We didn’t have to wait long for one of the highlights of this expedition, a visit to Yap. Famous for the social complexities of Yapese life and the valuable stone money used to indicate one’s high status within the community, Yap has been a popular destination for many adventurers and anthropologists.
After a day at sea from our embarkation aboard the Clipper Odyssey, our group was eager to encounter Yapese village life. Even the divers onboard put up a protest when their only opportunity to visit the island conflicted with their first, compulsory dive. With such dissent Little John and Julie (our Expedition Leader and Cruise Director respectively) went back to the drawing board to ensure the divers too where able to visit the island. Apart from a small group of birders, everyone on board was able to get a first hand look at a part of Yapese culture.

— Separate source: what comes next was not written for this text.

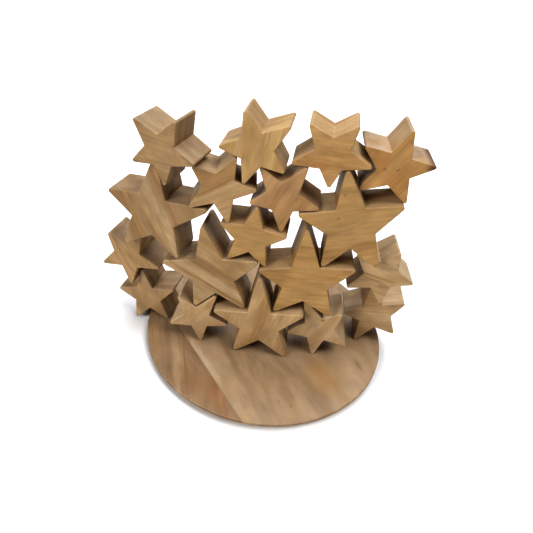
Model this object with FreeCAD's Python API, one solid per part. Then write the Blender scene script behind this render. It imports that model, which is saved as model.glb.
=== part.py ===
import FreeCAD, Part
import os
from math import cos, radians, sin
from FreeCAD import Vector

os.makedirs("parts", exist_ok=True)

# Millimetres. X runs across the wall of stars, Y from the front of the wall to its
# back, Z up. The base stands on Z = 0 with its middle at X = Y = 0.

# Driving dimensions of the base
BASE_DIAMETER = 240.0
BASE_THICKNESS = 10.0
BASE_RIM = 3.0            # upright part of the rim, above the undercut
BASE_UNDERCUT = 8.0       # how far the underside is cut back from the rim
BASE_EDGE_ROUND = 1.2
JOINT_DIRECTION = 128.0   # which way the glued joint runs, from the X axis
JOINT_OFFSET = 81.0       # how far left of the middle the joint passes

# Driving dimensions of the stars
STAR_THICKNESS = 32.0     # every star is sawn from the same thickness of board
SMALL_TIP_ROUND = 1.6
LARGE_TIP_ROUND = 2.2
NOTCH_ROUND = 0.8
STAR_EDGE_ROUND = 0.9     # sanded edge round the front and back faces

# The stars were sawn by hand, so no two are alike. Each is given as
#   name: (across, back, up), swivel, waist, five points
# across, back and up place its middle, with up measured from the top of the base.
# swivel turns it about the upright axis. waist is how far the notches between the
# points are from its middle. A point is (length, bearing), where the bearing is
# like a compass seen from the front: 0 is straight up and 90 is to the right.
SMALL_STARS = {
    "star_top_left": ((-90, -25, 194.5), -14, 13,
        [(32, 315), (30, 27), (30, 99), (29, 174), (29, 242)]),
    "star_top_mid_left": ((-24, -20, 203.7), -5, 13.5,
        [(31, 339), (34, 48), (29, 122), (32, 194), (30, 265)]),
    "star_top_mid_right": ((30.7, -20, 207), -4, 13.5,
        [(30, 316), (30, 32), (33, 99), (27, 175), (33, 249)]),
    "star_top_right": ((77, -17, 202), -1, 13.5,
        [(31, 299), (33, 10), (32, 79), (33, 150), (32, 227)]),
    "star_upper_left": ((-51, -21, 169), 5, 13.5,
        [(29, 308), (31, 22), (31, 87), (34, 165), (32, 232)]),
    "star_upper_mid": ((0, -19, 167), -4, 13.5,
        [(33, 319), (35, 28), (32, 98), (33, 175), (29, 251)]),
    "star_centre": ((-21, -21, 128), -4, 14,
        [(31, 5), (32, 77), (32, 151), (33, 217), (30, 291)]),
    "star_left_high": ((-133, 3, 73.5), -11, 14,
        [(30, 320), (32, 30), (35, 98), (35, 177), (33, 241)]),
    "star_right_high": ((94, -8, 98.5), 1, 15.5,
        [(35, 309), (29, 22), (32, 99), (34, 168), (34, 238)]),
    "star_left_low": ((-119, 7, 23), -9, 14.5,
        [(37, 354), (37, 58), (34, 136), (36, 203), (32, 276)]),
    "star_bottom_left": ((-64, -20, 29.8), -3, 13,
        [(32, 320), (39, 28), (32, 95), (33, 173), (33, 244)]),
    "star_bottom_right": ((50, -18, 33.8), -1, 15,
        [(41, 332), (31, 40), (36, 119), (37, 180), (32, 253)]),
    "star_right_low": ((105, 10, 35.9), -1, 15.5,
        [(40, 344), (35, 52), (34, 128), (41, 197), (31, 267)]),
}
LARGE_STARS = {
    "star_large_left": ((-102, -13, 133), -13, 20.5,
        [(45, 288), (54, 4), (55, 71), (47, 150), (50, 218)]),
    "star_large_right": ((56, -21, 151), -1, 20,
        [(53, 345), (46, 56), (49, 140), (49, 201), (47, 276)]),
    "star_large_mid_left": ((-51.5, -20, 84), -5, 20.5,
        [(53, 348), (48, 61), (48, 135), (46, 201), (49, 275)]),
    "star_large_mid_right": ((27.8, -23, 90.9), 2, 20.5,
        [(58, 353), (48, 64), (48, 141), (46, 213), (45, 281)]),
    "star_large_bottom": ((-6, -27, 37.5), 0, 19,
        [(61, 355), (47, 64), (52, 142), (46, 210), (49, 284)]),
}


def corner(distance, bearing):
    """A corner of a star's face, which lies in the XZ plane."""
    return Vector(distance * sin(radians(bearing)), 0, distance * cos(radians(bearing)))


def star(points, waist, tip_round):
    """A five-pointed star standing upright, its middle at the origin."""
    corners = []
    for this, after in zip(points, points[1:] + points[:1]):
        length, bearing = this
        turn = (after[1] - bearing) % 360
        corners.append(corner(length, bearing))
        corners.append(corner(waist, bearing + turn / 2))
    outline = Part.makePolygon(corners + corners[:1])
    blank = Part.Face(outline).extrude(Vector(0, STAR_THICKNESS, 0))
    blank.translate(Vector(0, -STAR_THICKNESS / 2, 0))

    saw_edges = [e for e in blank.Edges if e.BoundBox.YLength > STAR_THICKNESS / 2]
    tips = [e for e in saw_edges if e.CenterOfMass.Length > 1.25 * waist]
    blank = blank.makeFillet(tip_round, tips)
    saw_edges = [e for e in blank.Edges if e.BoundBox.YLength > STAR_THICKNESS / 2]
    notches = [e for e in saw_edges if e.CenterOfMass.Length < 1.02 * waist]
    blank = blank.makeFillet(NOTCH_ROUND, notches)
    face_edges = [e for e in blank.Edges if e.BoundBox.YLength < 0.01]
    return blank.makeFillet(STAR_EDGE_ROUND, face_edges)


def placed(shape, middle, swivel):
    across, back, up = middle
    shape = shape.copy()
    shape.rotate(Vector(0, 0, 0), Vector(0, 0, 1), swivel)
    shape.translate(Vector(across, back, BASE_THICKNESS + up))
    return shape


def base_disc():
    """The whole round base: upright rim, rounded top edge, underside cut back."""
    radius = BASE_DIAMETER / 2
    disc = Part.makeCylinder(radius, BASE_RIM, Vector(0, 0, BASE_THICKNESS - BASE_RIM))
    top_edge = [e for e in disc.Edges if e.CenterOfMass.z > BASE_THICKNESS - 0.01]
    disc = disc.makeFillet(BASE_EDGE_ROUND, top_edge)
    under = Part.makeCone(radius - BASE_UNDERCUT, radius, BASE_THICKNESS - BASE_RIM)
    return disc.fuse(under).removeSplitter()


def base_boards():
    """The base cut along its glued joint into the left and the right board."""
    disc = base_disc()
    size = 2 * BASE_DIAMETER
    side = Part.makeBox(size, size, size, Vector(-size / 2, 0, -size / 2))
    along = radians(JOINT_DIRECTION)
    side.rotate(Vector(0, 0, 0), Vector(0, 0, 1), JOINT_DIRECTION)
    side.translate(Vector(-sin(along), cos(along), 0) * JOINT_OFFSET)
    return disc.common(side), disc.cut(side)


def save(name, shape):
    assert shape.isValid(), name
    assert len(shape.Solids) == 1, name
    shape.Solids[0].exportStep("parts/" + name + ".step")


left_board, right_board = base_boards()
save("base_board_left", left_board)
save("base_board_right", right_board)
for stars, tip_round in ((SMALL_STARS, SMALL_TIP_ROUND), (LARGE_STARS, LARGE_TIP_ROUND)):
    for name, (middle, swivel, waist, points) in stars.items():
        save(name, placed(star(points, waist, tip_round), middle, swivel))
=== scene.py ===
from math import cos, radians, sin

import bpy
from mathutils import Matrix, Vector


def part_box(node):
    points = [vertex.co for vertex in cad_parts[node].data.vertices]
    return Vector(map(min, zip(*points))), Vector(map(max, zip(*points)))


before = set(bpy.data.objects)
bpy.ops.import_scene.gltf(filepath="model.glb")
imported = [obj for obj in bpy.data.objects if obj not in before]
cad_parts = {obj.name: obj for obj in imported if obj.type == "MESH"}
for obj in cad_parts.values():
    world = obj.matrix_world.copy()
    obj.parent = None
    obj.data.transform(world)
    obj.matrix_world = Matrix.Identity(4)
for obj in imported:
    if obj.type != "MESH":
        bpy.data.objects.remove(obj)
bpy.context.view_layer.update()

MM = 0.001
UP = Vector((0, 0, 1))
VIEW_GAMMA = 0.74         # under 1 deepens the shadows, as a camera's contrast does
WORLD_STRENGTH = 0.01
LAMP_DISTANCE = 1.7       # metres, as are the next two
FLOOR_RADIUS = 8.0
BACKDROP_RADIUS = 7.9

# ------------------------------------------------------------------ camera

CAMERA_PLACE = Vector((-5.4, -346.7, 345.0)) * MM
CAMERA_TURN = -0.2        # degrees to the right of straight ahead, +Y
CAMERA_DROP = 36.92       # degrees below level
CAMERA_ROLL = 7.58        # degrees anticlockwise
LENS_MM = 30.8
SENSOR_MM = 36.0


def make_camera():
    turn, drop, roll = radians(CAMERA_TURN), radians(CAMERA_DROP), radians(CAMERA_ROLL)
    ahead = Vector((sin(turn) * cos(drop), cos(turn) * cos(drop), -sin(drop)))
    level = ahead.cross(UP).normalized()
    above = level.cross(ahead)
    right = cos(roll) * level + sin(roll) * above
    top = cos(roll) * above - sin(roll) * level
    data = bpy.data.cameras.new("camera")
    data.lens = LENS_MM
    data.sensor_width = SENSOR_MM
    data.clip_start = 0.01
    camera = bpy.data.objects.new("camera", data)
    bpy.context.scene.collection.objects.link(camera)
    axes = Matrix((right, top, -ahead)).transposed().to_4x4()
    camera.matrix_world = Matrix.Translation(CAMERA_PLACE) @ axes
    bpy.context.scene.camera = camera


# ------------------------------------------------------------------ nodes

def linear(red, green, blue):
    """A screen colour, 0 to 255, as the linear colour that shaders take."""
    def channel(value):
        value = (value / 255) ** VIEW_GAMMA
        return value / 12.92 if value <= 0.04045 else ((value + 0.055) / 1.055) ** 2.4
    return (channel(red), channel(green), channel(blue), 1.0)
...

Having taught students about this culture over many years, I was delighted to have the opportunity to experience a first-hand encounter. The villagers were delightful and made every effort to show us aspects of their culture. We were greeted at the entrance of the village with women dressed in their multicoloured grass skirts, tumeric rubbed all over their arms, shoulders, and breasts. Men and young boys were likewise dressed in their finest dancing clothes: lava lava bands tied tight around their loins as well as skirts of pale yellow coconut leaves. Their bodies were a yellow hue, also rubbed with tumeric.
We were taken to the community house set on a coral stone platform, the building displaying a tall gable and painted façade. Both young and more mature, male and female dancers wielded bamboo sticks, clapping them together while a woman chanted the verse. The dance was created to represent the time when the Japanese had invaded their island, pushing the Yapese out of their villages and away from their sources of food, their gardens and the sea. They had to live in caves during this period, many dying of starvation.
When the dancing was completed we wandered around the village watching demonstrations of weaving, young boys climbing betel-nut and coconut trees. We were encouraged to try the betel-nut, some chewing the mild stimulant for the first time. It brought back memories of my fieldwork in Papua New Guinea. Wonderful handicrafts were also available. Perhaps the most intriguing and by far the most popular, were the large, hafted clam shells used on the island to indicate a marriage has been made. These are extremely valuable, the village women likening the clam-shells as akin to our wedding rings. What a wonderful way to start our exploration of Micronesian cultures.